■ Provided records:
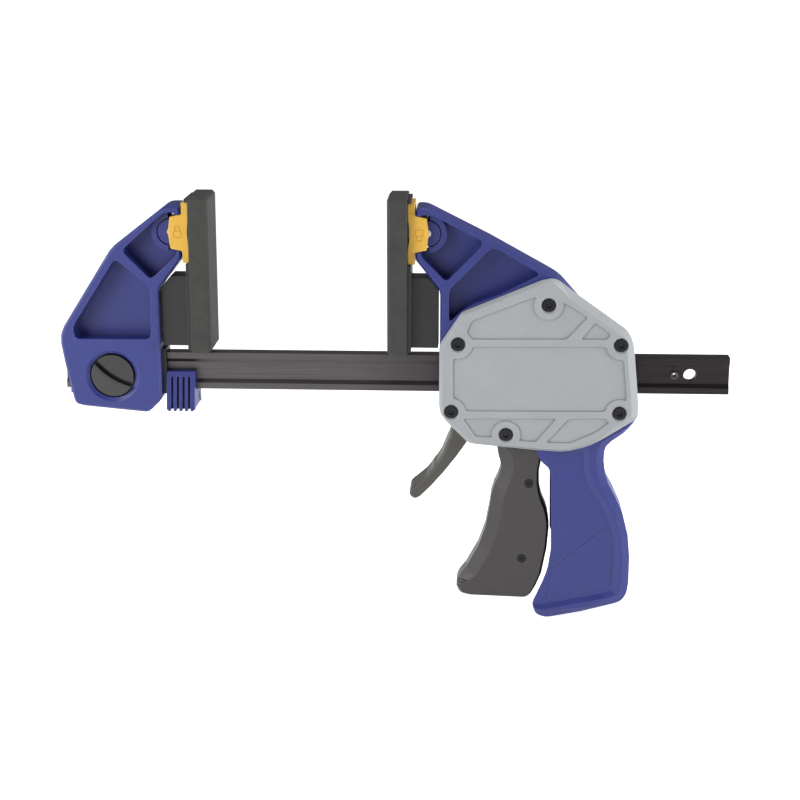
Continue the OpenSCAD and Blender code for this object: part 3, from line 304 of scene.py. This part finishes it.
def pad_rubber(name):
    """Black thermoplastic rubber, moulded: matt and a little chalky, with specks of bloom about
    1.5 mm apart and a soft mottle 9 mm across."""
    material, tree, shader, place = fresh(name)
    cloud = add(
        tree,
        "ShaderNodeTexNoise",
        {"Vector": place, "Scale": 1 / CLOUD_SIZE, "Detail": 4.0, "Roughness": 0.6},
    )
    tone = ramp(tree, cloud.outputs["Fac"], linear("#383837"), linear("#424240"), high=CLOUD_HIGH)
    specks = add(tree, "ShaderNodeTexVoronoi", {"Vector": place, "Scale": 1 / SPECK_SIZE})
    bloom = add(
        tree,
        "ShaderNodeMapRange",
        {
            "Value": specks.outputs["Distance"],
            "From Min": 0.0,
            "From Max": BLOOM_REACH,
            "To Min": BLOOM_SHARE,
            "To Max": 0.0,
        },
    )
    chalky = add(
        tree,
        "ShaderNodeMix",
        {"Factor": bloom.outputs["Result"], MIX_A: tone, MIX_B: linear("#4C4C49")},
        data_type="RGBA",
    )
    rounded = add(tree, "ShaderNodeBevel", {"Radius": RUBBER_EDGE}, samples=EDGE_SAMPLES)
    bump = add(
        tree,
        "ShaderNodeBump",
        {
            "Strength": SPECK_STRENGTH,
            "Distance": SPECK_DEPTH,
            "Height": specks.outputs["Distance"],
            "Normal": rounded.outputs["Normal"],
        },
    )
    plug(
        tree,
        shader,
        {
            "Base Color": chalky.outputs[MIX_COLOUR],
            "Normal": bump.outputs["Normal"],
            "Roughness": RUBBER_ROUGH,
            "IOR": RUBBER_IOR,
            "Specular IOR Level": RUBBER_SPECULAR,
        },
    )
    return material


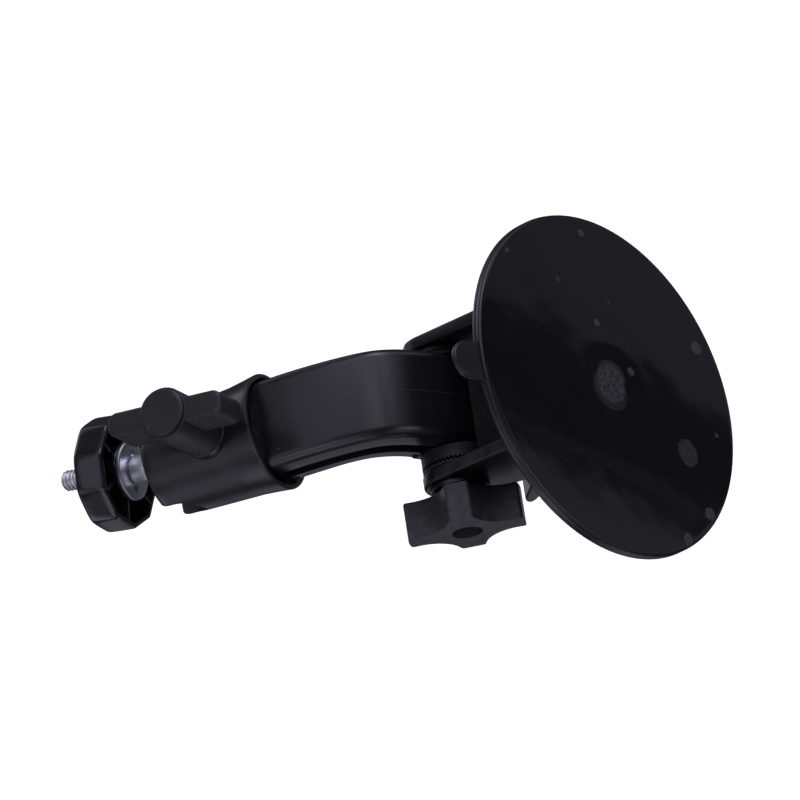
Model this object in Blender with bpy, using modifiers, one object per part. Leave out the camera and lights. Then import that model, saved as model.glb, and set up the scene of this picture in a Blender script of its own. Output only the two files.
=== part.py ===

■ Task objective: Check each line above for "scene" and return the ones that have it.

■ Exercise response:
Continue the OpenSCAD and Blender code for this object: part 3, from line 304 of scene.py. This part finishes it.
Model this object in Blender with bpy, using modifiers, one object per part. Leave out the camera and lights. Then import that model, saved as model.glb, and set up the scene of this picture in a Blender script of its own. Output only the two files.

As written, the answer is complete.